La mayoría son mujeres, algunas de la tercera edad, quienes parten prácticamente desde la medianoche de la localidad en un autobús hacia Chetumal, donde llegan entre dos y tres de la mañana.
Don Gaspar asegura que desde las 3:30 de la mañana ya hay clientes y que a esa hora comienza la venta. “Hay que subir la carga, bajarla y acomodar, a las tres y media ya hay gente comprando, hay quienes nos compran por caja y lo llevan a vender a otros lados”, narra.

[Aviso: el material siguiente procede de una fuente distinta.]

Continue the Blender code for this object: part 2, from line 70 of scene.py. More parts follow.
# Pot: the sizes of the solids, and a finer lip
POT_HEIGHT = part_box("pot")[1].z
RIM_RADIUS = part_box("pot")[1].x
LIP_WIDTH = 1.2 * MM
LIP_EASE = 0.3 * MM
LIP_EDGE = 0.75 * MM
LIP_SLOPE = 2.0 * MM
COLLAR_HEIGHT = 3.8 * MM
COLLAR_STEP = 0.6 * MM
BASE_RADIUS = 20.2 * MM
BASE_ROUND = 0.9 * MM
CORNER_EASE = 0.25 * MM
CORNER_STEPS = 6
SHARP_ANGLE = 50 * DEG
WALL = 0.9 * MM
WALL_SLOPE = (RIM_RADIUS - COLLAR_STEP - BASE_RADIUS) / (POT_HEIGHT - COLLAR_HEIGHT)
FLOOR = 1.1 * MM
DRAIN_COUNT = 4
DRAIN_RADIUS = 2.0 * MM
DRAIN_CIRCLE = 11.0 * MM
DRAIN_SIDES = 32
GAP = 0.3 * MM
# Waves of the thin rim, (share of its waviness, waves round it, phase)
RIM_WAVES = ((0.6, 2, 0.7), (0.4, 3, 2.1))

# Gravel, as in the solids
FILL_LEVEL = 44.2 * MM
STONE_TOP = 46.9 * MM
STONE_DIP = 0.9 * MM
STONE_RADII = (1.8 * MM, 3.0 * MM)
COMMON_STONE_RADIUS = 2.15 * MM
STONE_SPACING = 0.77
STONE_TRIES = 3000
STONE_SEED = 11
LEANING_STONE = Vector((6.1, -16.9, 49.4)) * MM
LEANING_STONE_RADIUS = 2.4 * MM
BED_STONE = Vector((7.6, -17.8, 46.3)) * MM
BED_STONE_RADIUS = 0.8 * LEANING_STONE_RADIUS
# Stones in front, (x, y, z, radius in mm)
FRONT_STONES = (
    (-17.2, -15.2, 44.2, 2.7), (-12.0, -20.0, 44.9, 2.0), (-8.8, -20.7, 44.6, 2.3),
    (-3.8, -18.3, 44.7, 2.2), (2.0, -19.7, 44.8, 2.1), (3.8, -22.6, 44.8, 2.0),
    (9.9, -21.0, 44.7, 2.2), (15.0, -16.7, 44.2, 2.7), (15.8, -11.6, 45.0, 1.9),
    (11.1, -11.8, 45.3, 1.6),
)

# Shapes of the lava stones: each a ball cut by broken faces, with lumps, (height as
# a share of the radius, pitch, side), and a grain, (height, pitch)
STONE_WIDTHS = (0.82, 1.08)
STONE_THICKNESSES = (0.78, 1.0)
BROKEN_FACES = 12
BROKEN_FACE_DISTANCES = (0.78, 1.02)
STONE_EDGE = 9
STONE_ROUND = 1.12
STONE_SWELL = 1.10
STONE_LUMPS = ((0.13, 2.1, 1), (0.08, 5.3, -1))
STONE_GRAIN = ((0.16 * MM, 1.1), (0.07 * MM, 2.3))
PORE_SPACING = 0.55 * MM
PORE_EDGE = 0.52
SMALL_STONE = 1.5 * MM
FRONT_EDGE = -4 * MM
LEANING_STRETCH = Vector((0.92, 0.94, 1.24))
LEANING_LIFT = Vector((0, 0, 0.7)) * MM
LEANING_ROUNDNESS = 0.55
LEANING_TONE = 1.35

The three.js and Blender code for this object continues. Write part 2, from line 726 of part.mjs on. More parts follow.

En tres décadas nunca les habían pedido desalojar la vía pública, que es la única manera en la que comercian los productos de su comunidad, pero en medio de la pandemia el Ayuntamiento de Othón P. Blanco los desalojó y envió a la colonia del Bosque, en donde sus ventas les resultaban insuficientes.
“No nos permitían vender, la comida se nos echaba a perder, la gente no iba a comprarnos ahí, pero aquí pues no estamos estorbando, la gente nos busca, no estamos robando y cumplimos con el pago; aquí en cambio la gente se lleva por bulto”, señala el productor.
El Ayuntamiento dirigido por Otoniel Segovia Martínez, a través de la Dirección de Fiscalización y Vía Pública, les comenzó a cobrar 200 pesos cada mes y luego los retiró en lo más álgido de la pandemia, aunque la suya es una actividad considerada esencial.
“Gracias a Dios que no nos morimos por la enfermedad, nos íbamos a morir de hambre (…) estuvimos tirados dos noches acá cuidando que no nos quitaran, el presidente municipal nos dijo que los locatarios no quieren que estemos aquí porque damos muy barato”, cuenta don Gaspar.
Él cree que la gente les apoyó para conservar su lugar de venta sobre la calle Confederación Nacional Campesina porque sus precios son muy bajos. Aunque tuvieron que dividirse para acudir en diferentes días y cumplir con la sana distancia.